Release of Facebook Email Trove Provides Lessons on Second-Hand Crisis Response

facebook email trove

As part of an investigation into Facebook's use of its customers' data, a British parliamentary committee has just released internal Facebook emails and other company documents from 2012 through 2015.

Released on Dec. 5, the documents were “originally sealed as evidence in a lawsuit brought against Facebook by Six4Three, an app developer,” according to the New York Times, and primarily focus on the company’s use of user data in conjunction with other partners. This comes as Facebook has already been under intense scrutiny for the Cambridge Analytica scandal following the 2016 presidential election and a bombshell New York Times report published Nov. 14 that revealed how the platform responded to the crisis.

Facebook published a statement responding to the report on its blog yesterday, immediately refuting its legitimacy and defending its actions.

“As we’ve said many times,” the statement reads, “Six4Three…cherrypicked these documents from years ago as part of a lawsuit to force Facebook to share information on friends of the app’s users. The set of documents, by design, tells only one side of the story and omits important context.”

It also specifically calls out portions of the report that it claims are false, and declares “we’ve never sold people’s data.”

One of the larger revelations from the report is the discovery that “Facebook have clearly entered into white listing agreements with certain companies, which means that after the platform changes in 2014/15 they maintained full access to friends data,” according to a summary of the files by British MP and chair of the DCMS Committee Damian Collins.

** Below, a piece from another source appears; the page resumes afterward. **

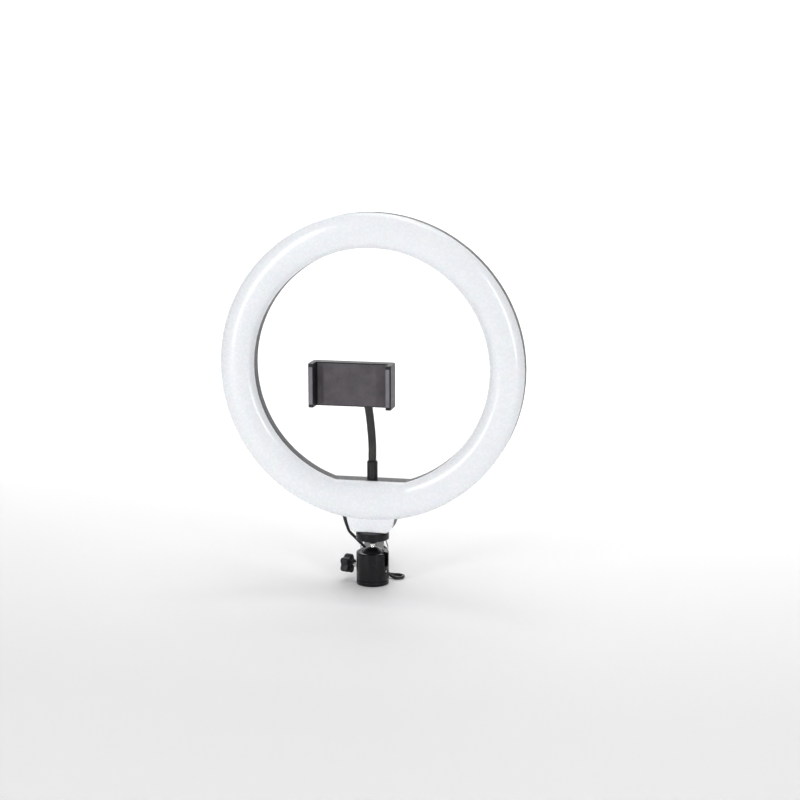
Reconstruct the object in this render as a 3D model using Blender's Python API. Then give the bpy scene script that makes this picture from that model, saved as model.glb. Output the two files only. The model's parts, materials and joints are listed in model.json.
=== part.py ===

Among the companies that allegedly made up these whitelists are Netflix, AirBnB and Lyft. Facebook responds to this allegation on its blog, explaining that even after preventing apps from accessing friends’ information, it extended this ability to some companies. “In some situations, when necessary, we allowed developers to access a list of users’ friends. This was not friends’ private information but a list of your friends,” Facebook said.

As of this writing, Netflix, AirBnB and Lyft have said nothing about the report. This calls into question how a company should react when it is inadvertently brought into the crisis of another organization.

Traditional communications wisdom says that when a company faces a crisis, it is usually best to get out in front of the situation, making a statement as soon as the issue emerges—as Facebook has done. But, any communicator worth his or her salt also knows that sometimes commenting on a situation can add fuel to a fire that would have petered out on its own, creating a larger issue for the organization that wasn’t originally there.

In this situation, Facebook is under scrutiny. Although one could question why Netflix, AirBnB and Lyft needed access to a users’ friend information in the first place, the onus falls on Facebook for allowing it to happen. Perhaps these companies have made the right decision in not responding to this report, allowing Facebook to take the heat and hoping that their names become a footnote and not a key focus of the investigation.

So, if and when your company gets called out in another brand’s crisis, you may want to hold off on deploying your crisis plan. Monitor the news cycle and social media sentiment, and only reply if absolutely necessary.